Oysa helal ve haram Kuran’da çok açık bildirilmiştir. Helal dairesi çok geniştir, din kolaydır. Müslümanlar Allah’ın bildirdiği sınırlar içinde alabildiğine özgür yaşarlar. Rabbimiz “Allah, size kolaylık diler, zorluk dilemez” (Bakara Suresi, 185) buyurmuştur.
Özellikle Ortadoğu’daki birçok Arap ülkesinde olduğu gibi, Yemen’de de kadınlar başta olmak üzere, eğitimsizlik sorunu, aslında radikal hareketlerin temelini oluşturuyor. Örneğin Yemen’de kadın nüfusunun yarısından çoğu okuma yazma bilmiyor. Bu kadınlar Müslüman olarak yetişirken Kuran okuma imkânları olmuyor.
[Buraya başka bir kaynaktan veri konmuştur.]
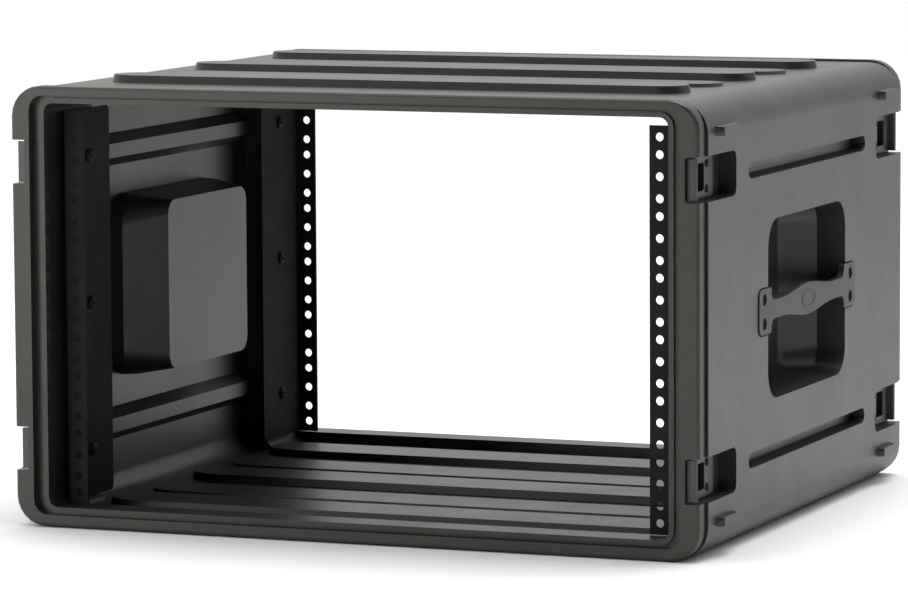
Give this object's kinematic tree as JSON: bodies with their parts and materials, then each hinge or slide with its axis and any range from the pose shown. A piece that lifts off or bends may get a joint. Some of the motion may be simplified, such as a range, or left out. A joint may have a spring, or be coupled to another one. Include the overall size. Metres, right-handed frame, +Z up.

Dinlerini ancak kendilerine yakın bazı kimselerden öğrenebiliyorlar. Birçoğu da yalnızca ailelerinin öğrettiği kadarı ile dinlerini öğreniyor ve aralarından bazıları bağnaz bir düşünce sistemini ‘gerçek İslam’ zannedebiliyorlar. Okuma yazma imkânları da olmadığı için, edindikleri bilgilerin Kuran’la mutabık olup olmadığını öğrenme imkânları olmuyor. Bu durum elbette onların suçu değil. Bu yolla birçok kadın, dinin bir parçası gibi gösterilen hurafeler nedeniyle ‘ikinci sınıf insan’ konumunu kabulleniyor. Tabii ki söz konusu yanlış bakış açısı bununla da bitmiyor. Bu kadınların yetiştirdikleri çocuklar da, yine benzer bir ideolojinin etkisi altında büyüyor ve toplumda herhangi bir konuma geldiklerinde de, benimsedikleri bu ideolojiyi ayakta tutmaya çalışıyorlar.
Şüphesiz Yemen’de çocuklara eğitim verilirken tüm hak dinlerin temeli olan Yaratılış Gerçeği de, evrim teorisin karşısında eğitim içeriğine mutlaka eklenmeli. ‘Kendisinin, maymunun biraz daha gelişmiş bir versiyonu olduğu safsatasını öğrenerek yetişen insanlardan, merhamet, sevgi, saygı, tolerans, akılcılık, affedicilik gibi erdemleri yaşamasını bekleyemeyiz. Bunun için eğitimde insanlara, ‘tüm insanların ruh sahibi değerli varlıklar olduklarının’ öğretilmesini hayati bir konu.